Data supplied ->
[START]

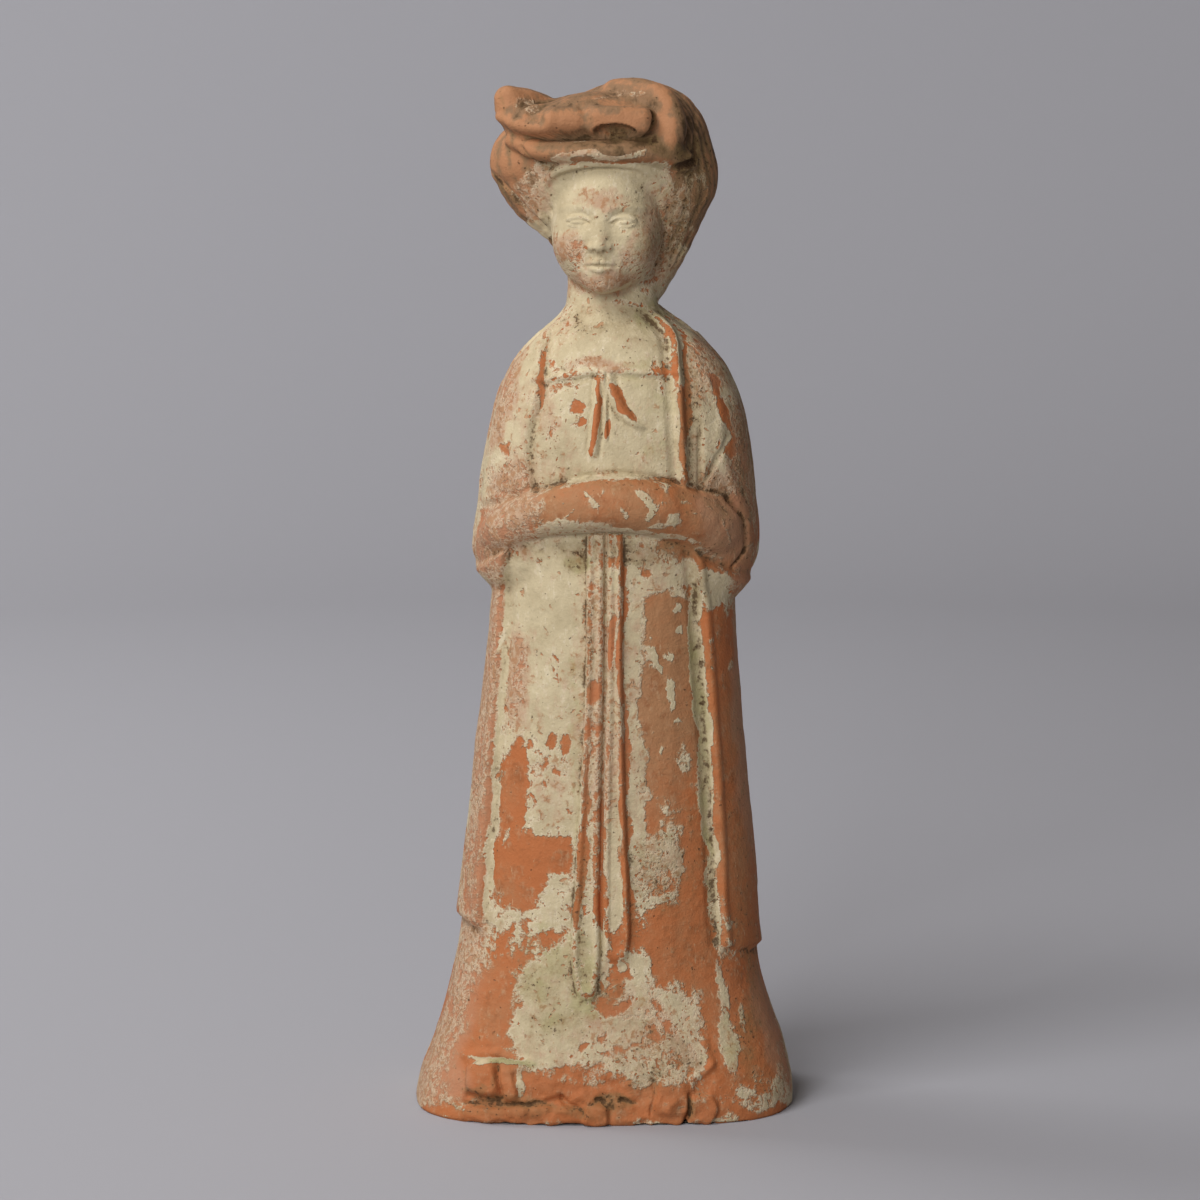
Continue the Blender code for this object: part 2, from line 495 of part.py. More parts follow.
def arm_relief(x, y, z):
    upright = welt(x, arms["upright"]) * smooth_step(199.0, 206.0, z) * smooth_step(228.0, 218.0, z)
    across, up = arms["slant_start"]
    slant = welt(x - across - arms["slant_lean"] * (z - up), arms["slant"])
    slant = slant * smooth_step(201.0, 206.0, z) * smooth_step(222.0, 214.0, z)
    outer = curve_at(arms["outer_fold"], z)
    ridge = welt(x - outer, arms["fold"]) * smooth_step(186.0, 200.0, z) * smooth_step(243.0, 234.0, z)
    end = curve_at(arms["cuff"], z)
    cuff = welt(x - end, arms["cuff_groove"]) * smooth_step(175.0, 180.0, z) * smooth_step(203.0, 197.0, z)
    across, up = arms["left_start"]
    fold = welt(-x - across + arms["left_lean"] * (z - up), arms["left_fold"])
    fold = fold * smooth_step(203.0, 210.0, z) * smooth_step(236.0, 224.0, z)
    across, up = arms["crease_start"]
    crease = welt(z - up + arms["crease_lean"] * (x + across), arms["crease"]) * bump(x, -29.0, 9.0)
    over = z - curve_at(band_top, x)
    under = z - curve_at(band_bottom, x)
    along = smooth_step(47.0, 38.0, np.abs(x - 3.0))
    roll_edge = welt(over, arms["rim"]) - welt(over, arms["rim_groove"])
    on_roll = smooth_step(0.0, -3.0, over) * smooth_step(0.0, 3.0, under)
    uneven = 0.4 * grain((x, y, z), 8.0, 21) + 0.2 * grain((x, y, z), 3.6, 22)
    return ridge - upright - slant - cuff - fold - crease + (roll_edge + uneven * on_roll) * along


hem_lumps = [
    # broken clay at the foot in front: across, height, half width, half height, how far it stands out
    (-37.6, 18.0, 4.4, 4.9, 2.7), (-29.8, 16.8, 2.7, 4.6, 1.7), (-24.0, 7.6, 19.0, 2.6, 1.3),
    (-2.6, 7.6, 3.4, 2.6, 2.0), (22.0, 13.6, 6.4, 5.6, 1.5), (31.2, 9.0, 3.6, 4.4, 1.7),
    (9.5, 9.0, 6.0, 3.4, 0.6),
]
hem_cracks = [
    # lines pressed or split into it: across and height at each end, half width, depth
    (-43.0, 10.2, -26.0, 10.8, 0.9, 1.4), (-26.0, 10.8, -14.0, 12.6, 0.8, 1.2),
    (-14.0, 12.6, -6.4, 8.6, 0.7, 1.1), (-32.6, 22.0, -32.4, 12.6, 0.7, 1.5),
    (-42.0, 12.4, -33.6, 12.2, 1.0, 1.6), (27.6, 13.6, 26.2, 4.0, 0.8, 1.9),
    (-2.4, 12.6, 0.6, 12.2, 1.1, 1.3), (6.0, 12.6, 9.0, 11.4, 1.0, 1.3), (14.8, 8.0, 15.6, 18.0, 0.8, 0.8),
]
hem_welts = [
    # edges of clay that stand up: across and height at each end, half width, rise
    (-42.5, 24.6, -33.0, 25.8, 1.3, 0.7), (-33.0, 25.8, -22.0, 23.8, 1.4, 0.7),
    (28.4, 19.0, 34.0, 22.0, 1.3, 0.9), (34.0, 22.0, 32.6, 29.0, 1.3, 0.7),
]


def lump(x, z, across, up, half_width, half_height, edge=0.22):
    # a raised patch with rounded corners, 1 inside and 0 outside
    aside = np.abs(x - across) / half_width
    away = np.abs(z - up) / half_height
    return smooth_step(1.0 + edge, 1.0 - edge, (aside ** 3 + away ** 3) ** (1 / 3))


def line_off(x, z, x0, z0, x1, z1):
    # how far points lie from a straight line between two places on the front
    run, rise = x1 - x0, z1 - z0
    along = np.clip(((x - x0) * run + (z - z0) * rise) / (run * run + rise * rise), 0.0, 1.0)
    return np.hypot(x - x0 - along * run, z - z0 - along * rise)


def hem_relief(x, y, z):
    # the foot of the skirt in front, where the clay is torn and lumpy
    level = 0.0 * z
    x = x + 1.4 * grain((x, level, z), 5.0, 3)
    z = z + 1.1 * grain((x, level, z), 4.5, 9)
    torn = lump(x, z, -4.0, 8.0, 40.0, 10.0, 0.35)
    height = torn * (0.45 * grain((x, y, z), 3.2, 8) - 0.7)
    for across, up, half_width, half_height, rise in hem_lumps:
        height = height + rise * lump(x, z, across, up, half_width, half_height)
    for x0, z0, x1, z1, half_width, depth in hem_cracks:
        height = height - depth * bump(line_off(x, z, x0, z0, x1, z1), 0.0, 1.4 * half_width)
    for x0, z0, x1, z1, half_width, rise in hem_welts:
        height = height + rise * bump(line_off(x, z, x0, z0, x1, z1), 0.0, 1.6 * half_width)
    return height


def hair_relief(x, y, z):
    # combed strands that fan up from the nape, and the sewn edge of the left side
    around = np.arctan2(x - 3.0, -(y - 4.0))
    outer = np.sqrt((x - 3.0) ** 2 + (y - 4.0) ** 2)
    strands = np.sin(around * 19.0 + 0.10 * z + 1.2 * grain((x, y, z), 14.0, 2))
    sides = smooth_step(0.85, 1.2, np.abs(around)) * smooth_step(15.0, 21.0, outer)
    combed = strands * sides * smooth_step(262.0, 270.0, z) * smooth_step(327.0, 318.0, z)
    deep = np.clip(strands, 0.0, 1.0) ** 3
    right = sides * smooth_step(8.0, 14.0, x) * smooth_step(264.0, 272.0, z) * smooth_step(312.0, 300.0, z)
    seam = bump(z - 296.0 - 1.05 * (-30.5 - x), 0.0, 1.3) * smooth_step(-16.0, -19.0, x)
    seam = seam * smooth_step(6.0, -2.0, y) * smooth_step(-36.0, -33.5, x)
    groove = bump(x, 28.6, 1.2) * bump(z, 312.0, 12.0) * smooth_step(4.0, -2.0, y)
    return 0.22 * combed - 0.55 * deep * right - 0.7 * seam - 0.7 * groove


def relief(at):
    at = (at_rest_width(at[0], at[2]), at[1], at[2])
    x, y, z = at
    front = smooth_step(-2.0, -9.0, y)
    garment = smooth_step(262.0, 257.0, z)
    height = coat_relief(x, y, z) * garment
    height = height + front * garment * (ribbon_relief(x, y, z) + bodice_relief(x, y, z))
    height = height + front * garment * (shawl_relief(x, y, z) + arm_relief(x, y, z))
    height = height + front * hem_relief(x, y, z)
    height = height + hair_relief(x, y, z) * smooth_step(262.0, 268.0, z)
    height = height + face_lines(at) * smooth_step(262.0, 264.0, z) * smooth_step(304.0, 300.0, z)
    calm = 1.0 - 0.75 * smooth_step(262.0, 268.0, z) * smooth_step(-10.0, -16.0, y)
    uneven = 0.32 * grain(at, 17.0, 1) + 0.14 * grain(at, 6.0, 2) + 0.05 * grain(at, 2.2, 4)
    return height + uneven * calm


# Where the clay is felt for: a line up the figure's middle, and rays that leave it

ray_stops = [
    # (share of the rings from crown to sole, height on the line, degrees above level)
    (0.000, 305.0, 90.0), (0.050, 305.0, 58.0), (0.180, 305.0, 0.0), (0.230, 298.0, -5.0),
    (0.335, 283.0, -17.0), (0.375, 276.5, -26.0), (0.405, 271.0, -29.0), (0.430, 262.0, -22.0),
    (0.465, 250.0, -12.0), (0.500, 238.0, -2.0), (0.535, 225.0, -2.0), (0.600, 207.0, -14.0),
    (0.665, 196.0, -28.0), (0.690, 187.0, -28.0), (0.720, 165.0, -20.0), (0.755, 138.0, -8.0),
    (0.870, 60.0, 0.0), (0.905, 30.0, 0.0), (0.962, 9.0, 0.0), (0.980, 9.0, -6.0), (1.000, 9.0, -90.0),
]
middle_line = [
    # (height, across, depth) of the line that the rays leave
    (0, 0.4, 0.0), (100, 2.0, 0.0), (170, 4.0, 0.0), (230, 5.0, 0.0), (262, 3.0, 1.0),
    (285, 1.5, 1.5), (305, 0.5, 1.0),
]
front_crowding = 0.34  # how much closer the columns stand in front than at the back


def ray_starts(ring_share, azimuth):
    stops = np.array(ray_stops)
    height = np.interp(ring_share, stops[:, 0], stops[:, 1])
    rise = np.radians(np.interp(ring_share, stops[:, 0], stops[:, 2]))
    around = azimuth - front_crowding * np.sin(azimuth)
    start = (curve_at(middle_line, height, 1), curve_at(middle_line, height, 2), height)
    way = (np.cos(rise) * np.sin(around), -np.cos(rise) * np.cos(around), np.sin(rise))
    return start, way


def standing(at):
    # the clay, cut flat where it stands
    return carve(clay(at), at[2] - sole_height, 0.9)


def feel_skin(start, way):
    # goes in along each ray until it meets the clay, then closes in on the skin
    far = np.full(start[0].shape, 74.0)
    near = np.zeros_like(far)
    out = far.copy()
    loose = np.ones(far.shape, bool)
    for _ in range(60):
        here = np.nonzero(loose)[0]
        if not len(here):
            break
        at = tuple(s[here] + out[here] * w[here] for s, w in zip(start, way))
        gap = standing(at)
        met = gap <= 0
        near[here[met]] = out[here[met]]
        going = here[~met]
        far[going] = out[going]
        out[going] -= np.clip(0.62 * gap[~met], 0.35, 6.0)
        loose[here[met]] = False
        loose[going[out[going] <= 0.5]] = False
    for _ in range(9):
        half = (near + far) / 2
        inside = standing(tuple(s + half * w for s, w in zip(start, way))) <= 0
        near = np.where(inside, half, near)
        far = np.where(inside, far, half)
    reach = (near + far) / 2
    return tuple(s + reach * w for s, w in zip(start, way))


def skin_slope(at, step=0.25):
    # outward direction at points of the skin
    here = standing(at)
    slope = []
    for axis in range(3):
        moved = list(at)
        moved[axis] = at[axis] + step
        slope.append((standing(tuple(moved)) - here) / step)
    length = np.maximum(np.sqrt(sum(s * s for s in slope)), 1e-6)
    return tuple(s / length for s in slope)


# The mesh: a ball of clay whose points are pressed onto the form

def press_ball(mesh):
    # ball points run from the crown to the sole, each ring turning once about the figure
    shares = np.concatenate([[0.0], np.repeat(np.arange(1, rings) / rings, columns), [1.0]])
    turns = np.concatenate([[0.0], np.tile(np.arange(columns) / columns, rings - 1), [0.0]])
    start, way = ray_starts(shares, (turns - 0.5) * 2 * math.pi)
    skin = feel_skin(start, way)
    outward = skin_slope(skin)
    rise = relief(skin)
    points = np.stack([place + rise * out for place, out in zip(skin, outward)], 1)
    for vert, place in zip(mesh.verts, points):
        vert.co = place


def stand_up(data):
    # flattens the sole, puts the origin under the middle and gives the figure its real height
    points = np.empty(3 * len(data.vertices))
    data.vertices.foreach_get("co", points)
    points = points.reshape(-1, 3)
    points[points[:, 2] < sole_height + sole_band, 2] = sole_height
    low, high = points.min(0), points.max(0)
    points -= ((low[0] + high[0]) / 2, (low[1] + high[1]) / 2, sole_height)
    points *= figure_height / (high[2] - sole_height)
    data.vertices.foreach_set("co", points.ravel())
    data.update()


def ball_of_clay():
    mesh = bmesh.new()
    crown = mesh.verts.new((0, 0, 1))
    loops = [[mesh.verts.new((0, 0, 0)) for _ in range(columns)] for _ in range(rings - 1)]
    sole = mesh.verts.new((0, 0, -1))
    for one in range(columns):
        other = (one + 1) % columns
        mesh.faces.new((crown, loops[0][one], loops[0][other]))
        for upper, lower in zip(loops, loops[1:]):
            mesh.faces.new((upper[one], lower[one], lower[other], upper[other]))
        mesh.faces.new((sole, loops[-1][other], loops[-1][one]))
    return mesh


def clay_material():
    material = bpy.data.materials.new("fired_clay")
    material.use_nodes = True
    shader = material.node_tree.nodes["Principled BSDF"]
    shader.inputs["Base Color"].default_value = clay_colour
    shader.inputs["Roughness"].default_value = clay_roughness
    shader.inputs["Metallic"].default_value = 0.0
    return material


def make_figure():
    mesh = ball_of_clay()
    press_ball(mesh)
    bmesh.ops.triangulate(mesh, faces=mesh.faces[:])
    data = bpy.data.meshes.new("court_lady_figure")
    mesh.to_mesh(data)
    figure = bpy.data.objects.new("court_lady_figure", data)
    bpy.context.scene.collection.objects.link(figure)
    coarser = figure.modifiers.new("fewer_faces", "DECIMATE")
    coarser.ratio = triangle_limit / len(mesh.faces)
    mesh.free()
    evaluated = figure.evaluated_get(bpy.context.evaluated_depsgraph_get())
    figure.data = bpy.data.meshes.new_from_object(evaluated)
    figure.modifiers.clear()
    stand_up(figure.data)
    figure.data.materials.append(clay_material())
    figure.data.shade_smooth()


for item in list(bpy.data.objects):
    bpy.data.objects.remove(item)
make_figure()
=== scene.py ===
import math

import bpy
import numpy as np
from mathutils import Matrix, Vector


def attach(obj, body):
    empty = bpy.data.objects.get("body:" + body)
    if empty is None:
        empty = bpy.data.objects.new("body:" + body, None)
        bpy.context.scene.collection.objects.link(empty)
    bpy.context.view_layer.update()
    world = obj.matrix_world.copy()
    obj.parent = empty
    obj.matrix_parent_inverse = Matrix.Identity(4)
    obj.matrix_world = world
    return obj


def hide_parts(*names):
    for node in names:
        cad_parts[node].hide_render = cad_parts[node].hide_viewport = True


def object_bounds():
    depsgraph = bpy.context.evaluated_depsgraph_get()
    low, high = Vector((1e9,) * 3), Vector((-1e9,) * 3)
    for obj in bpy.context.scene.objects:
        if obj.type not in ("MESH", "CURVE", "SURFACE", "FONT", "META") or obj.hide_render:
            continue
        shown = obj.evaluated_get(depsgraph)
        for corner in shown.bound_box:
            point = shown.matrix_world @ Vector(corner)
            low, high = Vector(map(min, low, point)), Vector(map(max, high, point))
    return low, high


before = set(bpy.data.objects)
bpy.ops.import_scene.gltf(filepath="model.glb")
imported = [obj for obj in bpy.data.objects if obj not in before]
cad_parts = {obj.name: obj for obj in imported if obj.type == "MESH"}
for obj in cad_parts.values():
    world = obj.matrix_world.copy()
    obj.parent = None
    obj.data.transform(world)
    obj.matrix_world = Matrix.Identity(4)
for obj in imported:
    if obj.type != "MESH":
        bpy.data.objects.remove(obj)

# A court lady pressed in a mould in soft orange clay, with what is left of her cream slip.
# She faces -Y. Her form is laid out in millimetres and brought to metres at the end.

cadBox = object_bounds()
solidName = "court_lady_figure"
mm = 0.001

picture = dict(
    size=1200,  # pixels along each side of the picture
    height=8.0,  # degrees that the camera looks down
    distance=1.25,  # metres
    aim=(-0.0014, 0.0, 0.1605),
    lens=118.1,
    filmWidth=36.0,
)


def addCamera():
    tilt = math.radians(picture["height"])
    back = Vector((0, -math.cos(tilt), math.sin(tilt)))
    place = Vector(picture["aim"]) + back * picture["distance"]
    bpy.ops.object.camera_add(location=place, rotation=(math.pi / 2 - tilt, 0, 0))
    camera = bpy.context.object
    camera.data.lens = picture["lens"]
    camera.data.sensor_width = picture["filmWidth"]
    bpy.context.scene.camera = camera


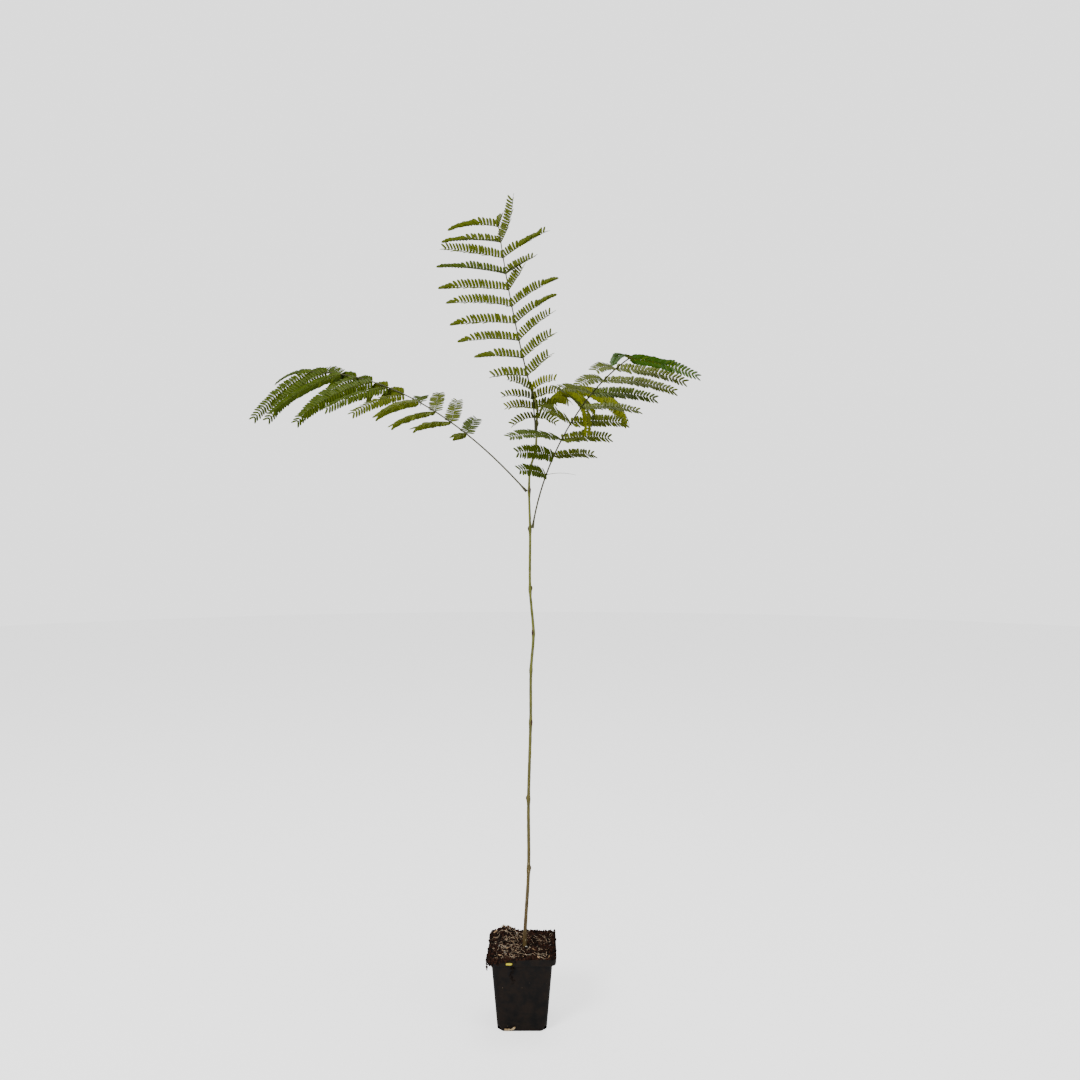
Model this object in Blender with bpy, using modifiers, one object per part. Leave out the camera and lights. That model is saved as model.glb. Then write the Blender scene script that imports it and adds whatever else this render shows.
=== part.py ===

[END]

Stated goal -> Which lines above run from the one containing "bpy.context.scene.collection.objects.link(figure)" down to the one containing "bpy.context.view_layer.update()"? Repeat exactly those, both ends included, and nothing else.

Written solution ->
    bpy.context.scene.collection.objects.link(figure)
    coarser = figure.modifiers.new("fewer_faces", "DECIMATE")
    coarser.ratio = triangle_limit / len(mesh.faces)
    mesh.free()
    evaluated = figure.evaluated_get(bpy.context.evaluated_depsgraph_get())
    figure.data = bpy.data.meshes.new_from_object(evaluated)
    figure.modifiers.clear()
    stand_up(figure.data)
    figure.data.materials.append(clay_material())
    figure.data.shade_smooth()


for item in list(bpy.data.objects):
    bpy.data.objects.remove(item)
make_figure()
=== scene.py ===
import math

import bpy
import numpy as np
from mathutils import Matrix, Vector


def attach(obj, body):
    empty = bpy.data.objects.get("body:" + body)
    if empty is None:
        empty = bpy.data.objects.new("body:" + body, None)
        bpy.context.scene.collection.objects.link(empty)
    bpy.context.view_layer.update()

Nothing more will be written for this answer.